• _Exercise description_
The records below should be written out again, exactly.

• _Input rows_
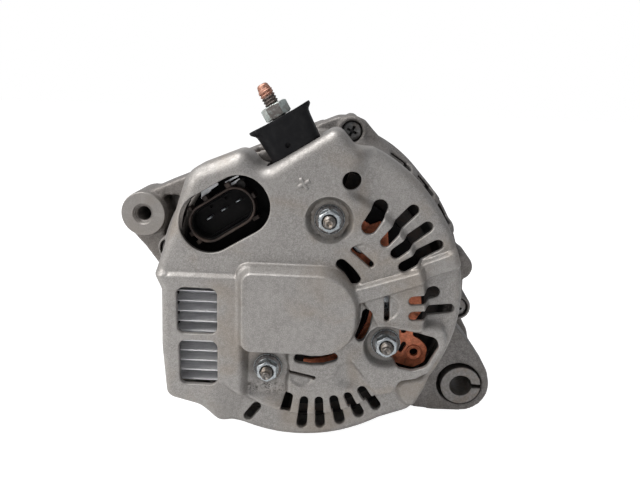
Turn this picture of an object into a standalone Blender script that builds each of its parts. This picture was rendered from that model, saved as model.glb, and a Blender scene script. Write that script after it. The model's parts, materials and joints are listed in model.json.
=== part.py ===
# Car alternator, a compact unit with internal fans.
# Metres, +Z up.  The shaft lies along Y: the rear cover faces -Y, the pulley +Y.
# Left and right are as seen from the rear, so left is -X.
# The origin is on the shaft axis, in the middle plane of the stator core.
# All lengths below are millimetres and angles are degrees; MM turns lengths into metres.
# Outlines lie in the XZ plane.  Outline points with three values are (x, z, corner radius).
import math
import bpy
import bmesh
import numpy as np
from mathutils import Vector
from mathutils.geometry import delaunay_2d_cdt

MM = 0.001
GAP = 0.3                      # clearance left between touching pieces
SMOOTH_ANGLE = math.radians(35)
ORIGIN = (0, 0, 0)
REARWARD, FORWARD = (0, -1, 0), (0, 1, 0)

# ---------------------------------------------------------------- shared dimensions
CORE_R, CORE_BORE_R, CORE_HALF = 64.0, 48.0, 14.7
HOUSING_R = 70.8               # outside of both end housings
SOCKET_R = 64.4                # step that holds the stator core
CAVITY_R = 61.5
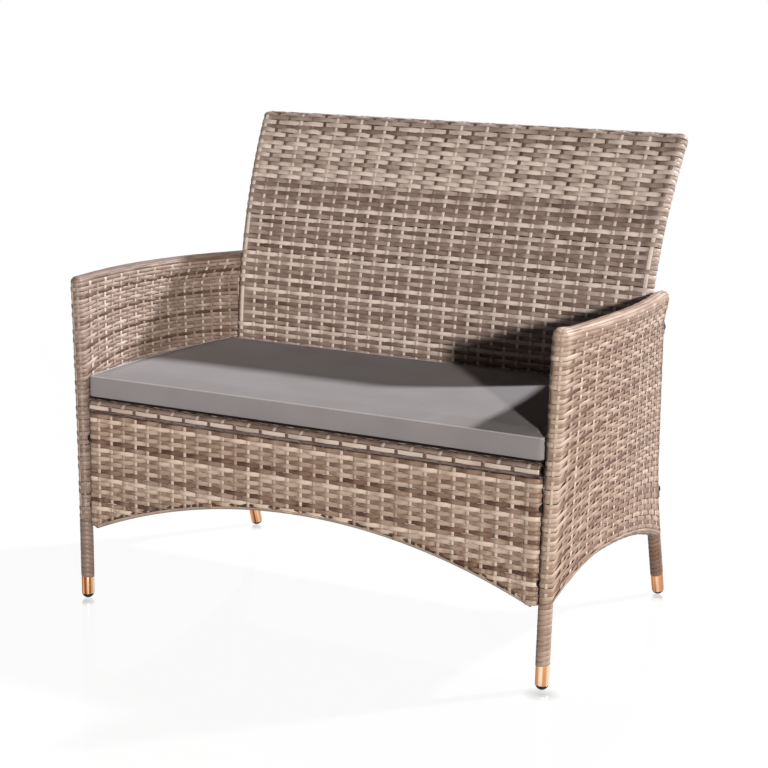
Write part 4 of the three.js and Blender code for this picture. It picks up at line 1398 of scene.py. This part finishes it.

• _Finished task_
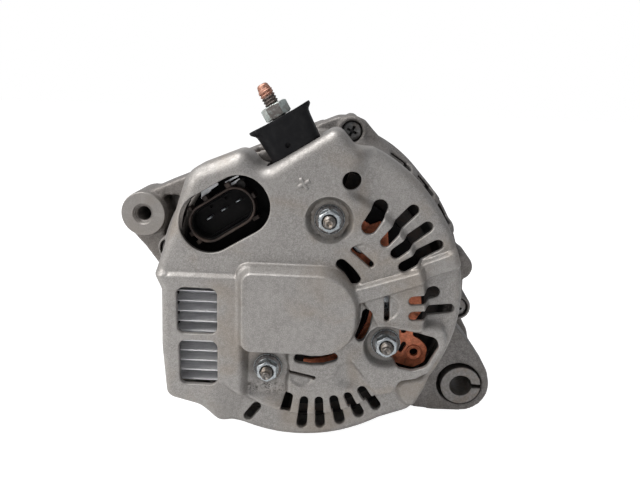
Turn this picture of an object into a standalone Blender script that builds each of its parts. This picture was rendered from that model, saved as model.glb, and a Blender scene script. Write that script after it. The model's parts, materials and joints are listed in model.json.
=== part.py ===
# Car alternator, a compact unit with internal fans.
# Metres, +Z up.  The shaft lies along Y: the rear cover faces -Y, the pulley +Y.
# Left and right are as seen from the rear, so left is -X.
# The origin is on the shaft axis, in the middle plane of the stator core.
# All lengths below are millimetres and angles are degrees; MM turns lengths into metres.
# Outlines lie in the XZ plane.  Outline points with three values are (x, z, corner radius).
import math
import bpy
import bmesh
import numpy as np
from mathutils import Vector
from mathutils.geometry import delaunay_2d_cdt

MM = 0.001
GAP = 0.3                      # clearance left between touching pieces
SMOOTH_ANGLE = math.radians(35)
ORIGIN = (0, 0, 0)
REARWARD, FORWARD = (0, -1, 0), (0, 1, 0)

# ---------------------------------------------------------------- shared dimensions
CORE_R, CORE_BORE_R, CORE_HALF = 64.0, 48.0, 14.7
HOUSING_R = 70.8               # outside of both end housings
SOCKET_R = 64.4                # step that holds the stator core
CAVITY_R = 61.5
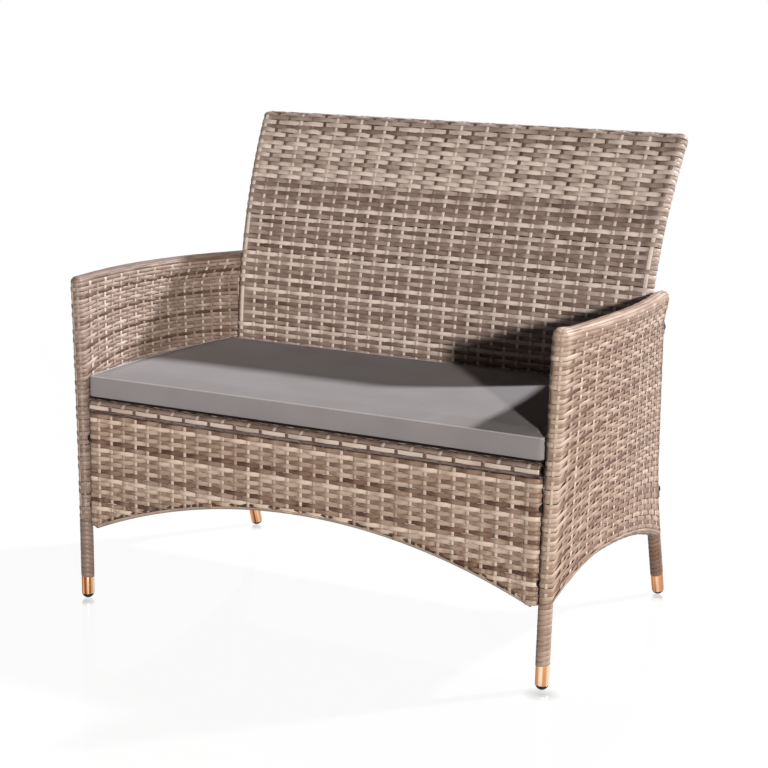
Write part 4 of the three.js and Blender code for this picture. It picks up at line 1398 of scene.py. This part finishes it.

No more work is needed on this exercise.